En lo social, el modelo predatorio instauró la esclavitud de las maquilas para imponer la remuneración mínima, arrebató a los trabajadores los derechos obtenidos durante siglos y precarizó la relación laboral hasta empujar a las masas a la exclusión, la marginalidad, la rebelión.
En lo económico, fundó sus finanzas en el dinero inorgánico; sustituyó la agricultura de alimentos por la de biocombustibles; estimuló el consumismo hasta divorciar la producción de las necesidades reales; suplantó la producción real con burbujas especulativas que superaron 70 u 80 veces el valor de aquélla, hasta reventar y arrastrar también al abismo las empresas creadoras de bienes reales.
En lo intelectual, redujo los valores cognitivos, éticos, estéticos, históricos y culturales al denominador común del mercado, sustituyendo ideología por entretenimiento y creación por banalidad.
Por tales vías los países del G-7, que generan 55% del Producto Bruto Mundial, llegan a su único destino posible: la recesión terminal.
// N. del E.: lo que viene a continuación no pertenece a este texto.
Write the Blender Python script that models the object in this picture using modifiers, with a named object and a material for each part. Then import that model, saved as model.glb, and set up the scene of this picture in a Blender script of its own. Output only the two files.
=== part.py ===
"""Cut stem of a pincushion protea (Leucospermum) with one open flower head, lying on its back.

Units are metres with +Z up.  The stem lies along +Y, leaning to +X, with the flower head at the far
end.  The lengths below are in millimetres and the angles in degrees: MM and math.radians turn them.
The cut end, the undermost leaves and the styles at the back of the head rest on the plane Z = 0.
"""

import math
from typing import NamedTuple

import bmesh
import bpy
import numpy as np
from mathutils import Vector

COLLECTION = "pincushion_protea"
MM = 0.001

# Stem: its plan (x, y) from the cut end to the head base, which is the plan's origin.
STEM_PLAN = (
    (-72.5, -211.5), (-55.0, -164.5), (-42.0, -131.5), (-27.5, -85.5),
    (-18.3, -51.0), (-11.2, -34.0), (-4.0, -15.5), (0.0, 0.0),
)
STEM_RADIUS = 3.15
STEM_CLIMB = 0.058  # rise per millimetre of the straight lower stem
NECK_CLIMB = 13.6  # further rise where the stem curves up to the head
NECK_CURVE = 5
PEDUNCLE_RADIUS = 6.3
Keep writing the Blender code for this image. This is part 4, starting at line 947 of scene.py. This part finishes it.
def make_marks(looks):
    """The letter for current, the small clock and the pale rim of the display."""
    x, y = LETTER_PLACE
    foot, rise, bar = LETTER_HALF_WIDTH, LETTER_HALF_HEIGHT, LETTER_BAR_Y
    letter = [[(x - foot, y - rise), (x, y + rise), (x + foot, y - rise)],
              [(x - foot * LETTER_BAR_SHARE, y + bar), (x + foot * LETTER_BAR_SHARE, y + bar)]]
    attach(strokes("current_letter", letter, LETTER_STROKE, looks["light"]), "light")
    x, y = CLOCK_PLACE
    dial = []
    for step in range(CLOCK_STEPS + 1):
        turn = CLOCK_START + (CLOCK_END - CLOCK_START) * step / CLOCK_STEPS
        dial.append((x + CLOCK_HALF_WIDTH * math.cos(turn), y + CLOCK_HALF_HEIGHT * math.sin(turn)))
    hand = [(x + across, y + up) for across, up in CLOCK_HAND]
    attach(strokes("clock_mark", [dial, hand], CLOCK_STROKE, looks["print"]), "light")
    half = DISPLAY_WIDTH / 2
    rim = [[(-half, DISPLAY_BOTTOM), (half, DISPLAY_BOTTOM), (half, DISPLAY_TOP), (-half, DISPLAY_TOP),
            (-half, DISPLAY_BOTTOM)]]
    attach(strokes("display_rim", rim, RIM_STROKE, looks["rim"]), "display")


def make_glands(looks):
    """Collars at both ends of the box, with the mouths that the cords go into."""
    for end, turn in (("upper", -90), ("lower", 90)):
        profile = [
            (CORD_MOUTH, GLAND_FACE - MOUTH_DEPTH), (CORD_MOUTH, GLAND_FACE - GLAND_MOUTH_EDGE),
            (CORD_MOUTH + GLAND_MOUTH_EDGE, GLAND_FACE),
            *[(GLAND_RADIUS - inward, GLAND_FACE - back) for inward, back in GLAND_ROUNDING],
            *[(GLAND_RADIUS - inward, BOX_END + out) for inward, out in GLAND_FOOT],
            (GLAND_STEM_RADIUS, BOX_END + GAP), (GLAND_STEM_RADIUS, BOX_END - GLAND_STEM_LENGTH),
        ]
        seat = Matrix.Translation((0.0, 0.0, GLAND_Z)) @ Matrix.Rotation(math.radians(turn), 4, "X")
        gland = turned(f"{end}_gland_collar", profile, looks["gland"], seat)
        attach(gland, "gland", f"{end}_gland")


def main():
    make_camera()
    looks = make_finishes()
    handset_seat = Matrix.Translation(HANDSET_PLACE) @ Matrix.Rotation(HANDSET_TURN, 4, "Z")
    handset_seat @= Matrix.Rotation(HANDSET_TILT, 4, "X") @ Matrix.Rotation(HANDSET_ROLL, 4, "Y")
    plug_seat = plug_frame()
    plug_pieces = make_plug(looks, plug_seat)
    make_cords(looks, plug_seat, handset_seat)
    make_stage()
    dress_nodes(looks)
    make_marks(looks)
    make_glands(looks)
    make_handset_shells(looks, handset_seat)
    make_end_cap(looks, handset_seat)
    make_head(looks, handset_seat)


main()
Sus bolsas de valores ficticios se desploman, sus trasnacionales especulativas agonizan implorando la intervención del Estado; sus autoridades las auxilian creando impuestos, deuda pública o dinero inorgánico que acabarán de hundir el sistema; sus ejércitos son derrotados; sus sistemas legales consagran la tortura, los campos de concentración clandestinos y la prisión indefinida sin acusación; sus fábricas automotrices cierran; sus imperios mediáticos quiebran; decenas de miles de desalojados y decenas de millones de desempleados se agolpan en las calles; fuerzas militares patrullan las ciudades.
La crisis aplasta clases y naciones dominadas. Los trabajadores enfrentan un brutal aumento del desempleo, un drástico retiro de derechos sociales, draconianas rebajas en su salario real, incrementos en las horas de trabajo y empeoramiento de las condiciones laborales.
Los estratos medios, esa confusa agregación de trabajadores especializados y pequeños empresarios, padecen la proletarización y la ruina por la competencia de los monopolios, la caída del consumo y la pérdida de sus ahorros y puestos de trabajo.
La crisis embiste las periferias. Los países en desarrollo acusan envilecimientos del precio de sus materias primas y productos semielaborados de exportación, encarecimiento de sus importaciones de insumos productivos y tecnología. En El Cairo, Dakar, Kuala Lumpur, Manila, Mogadiscio, Puerto Príncipe, revientan motines contra el hambre causada por los latifundios monoexportadores, la especulación, el cultivo de biocombustibles.
Los países con altas tasas de emigración ven cada vez más rechazados y deportados a sus emigrantes, y resienten la merma de las remesas que éstos envían.
Tantos desastres no suceden por casualidad: son resultado lógico e inevitable de un sistema desastroso cuyo supremo principio es la codicia y cuya única regla es el aplastamiento de la mayoría de los explotados por una cada vez más pequeña minoría explotadora.
El capitalismo está contra el suelo: al igual que el Viejo Régimen francés en 1789, que el zarismo en 1917, que el Kuomintang chino en 1948, parece sólo implorar el golpe de gracia que lo saque de su sufrimiento.
Si el capitalismo supera las crisis con la guerra, los pueblos superan las guerras con la Revolución.
China, Rusia, los demás países asiáticos, América Latina y el Caribe, África, los pueblos musulmanes, los trabajadores del mundo no tienen por qué ser aplastados por el colapso de un sistema en su fase terminal.
No es momento de acomodos, arreglos ni contubernios con el capitalismo, que siempre devora a sus socios.
Dejad que los capitalistas se entierren con el capitalismo: la humanidad no debe sepultarse con él.
Es hora de vivir: estamos en el umbral de la mayor ofensiva revolucionaria que haya protagonizado la Humanidad.